Improvements in wording

scv.tex

@@ -6746,7 +6746,7 @@ \section{Harmonic, subharmonic, and plurisubharmonic functions}
 is similar to the solution of the Dirichlet
 problem using the Poisson kernel.
 
-First $f$ is bounded above on compact sets as it is upper semicontinuous.
+The function $f$ is bounded above on compact sets as it is upper semicontinuous.
 If $f$ is not bounded below, we replace $f$ with $\max \bigl\{ f ,
 \frac{-1}{\epsilon}
 \bigr\}$, which is still plurisubharmonic.  Therefore, without loss of generality
@@ -6763,13 +6763,13 @@ \section{Harmonic, subharmonic, and plurisubharmonic functions}
 The two forms of the integral follow easily via change of variables.
 We are perhaps abusing notation a bit as $f$ is only defined on $U$,
 but it is not a problem as long as $z \in
-U_\epsilon$ as $g_\epsilon$ is then zero when $f$ is undefined.
+U_\epsilon$, because $g_\epsilon$ is then zero when $f$ is undefined.
 By differentiating the first form under the integral, we find that
 $f_\epsilon$ is smooth.
 
 Let us show that $f_\epsilon$ is plurisubharmonic.  We restrict to a
 line $\xi \mapsto a+b\xi$.
-We wish to test subharmonicity by the sub-mean-value property using a disc
+We wish to test subharmonicity by the sub-mean-value property using a circle
 of radius $r$ around $\xi = 0$:
 \begin{equation*}
 \begin{split}
@@ -6856,8 +6856,9 @@ \section{Harmonic, subharmonic, and plurisubharmonic functions}
 \end{split}
 \end{equation*}
 The second equality above
-follows because integral of $g_\epsilon$ only needs to be
-done over the polydisc of radius $\epsilon$.

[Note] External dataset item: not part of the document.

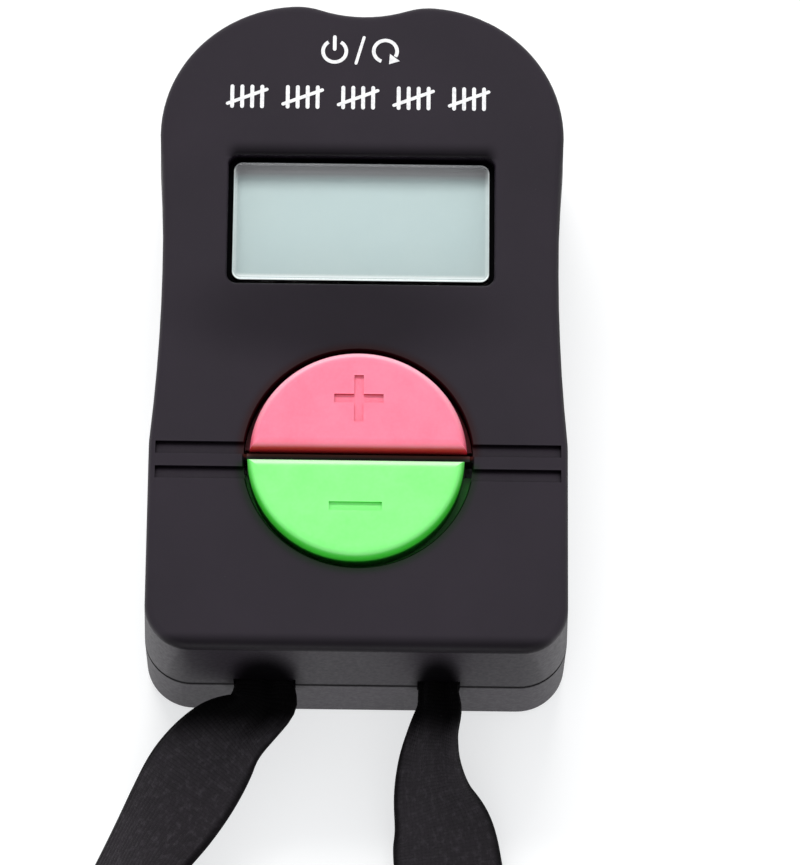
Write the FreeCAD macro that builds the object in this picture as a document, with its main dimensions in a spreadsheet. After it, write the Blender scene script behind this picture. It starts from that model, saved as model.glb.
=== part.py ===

+follows as $g_\epsilon$ is zero
+outside the polydisc of radius $\epsilon$.
+For the inequalities, we again needed that $g_\epsilon \geq 0$.
 The penultimate equality follows from the fact that
 $2\pi = \int_0^{2\pi}d \theta$.
 
@@ -6900,24 +6901,25 @@ \section{Harmonic, subharmonic, and plurisubharmonic functions}
 \begin{exercise}
 \begin{exparts}
 \item
-Show that for a subharmonic function $\int_0^{2\pi} f(a+re^{i\theta}) \,
+Show that for a subharmonic function, $\int_0^{2\pi} f(a+re^{i\theta}) \,
 d\theta$ is a monotone function of $r$ (Hint: Try a $C^2$ function first and
 use Green's theorem).
 \item
 Use this
-fact to show that $f_\epsilon(z)$ from \thmref{thm:subharlim} are monotone
+fact to show that the $f_\epsilon(z)$ from \thmref{thm:subharlim} is monotone
 decreasing in $\epsilon$.
 \end{exparts}
 \end{exercise}
 
 \begin{exercise}
 Let $U \subset \C^n$
 and $V \subset \C^m$ be open.
-If $g \colon U \to V$ is holomorphic and $f
+Prove that
+if $g \colon U \to V$ is holomorphic and $f
 \colon V \to \R$ is a $C^2$ plurisubharmonic function, then 
 $f \circ g$ is plurisubharmonic.
-Then use this to show that
-this holds for all plurisubharmonic functions (Hint: monotone convergence).
+Then use it to prove the same fact
+for all plurisubharmonic functions (Hint: monotone convergence).
 \end{exercise}
 
 \begin{exercise}
@@ -6935,7 +6937,7 @@ \section{Harmonic, subharmonic, and plurisubharmonic functions}
 
 \begin{exercise}
 Let the $f$ in \thmref{thm:subharlim} be continuous and suppose $K \subset
-\subset U$, in particular for small enough $\epsilon >0$, $K \subset U_\epsilon$.
+\subset U$.  For small enough $\epsilon >0$, $K \subset U_\epsilon$.
 Show that $f_\epsilon$ converges uniformly to $f$ on $K$.
 \end{exercise}
 
@@ -7169,7 +7171,7 @@ \section{Hartogs pseudoconvexity}
 whenever $[x_\alpha,y_\alpha] \subset U$
 is a collection of straight line segments such that
 $\bigcup_{\alpha} \{ x_\alpha,y_\alpha \} \subset \subset U$
-then
+implies
 $\bigcup_{\alpha} [ x_\alpha,y_\alpha ] \subset \subset U$.
 \end{exercise}
 \end{exbox}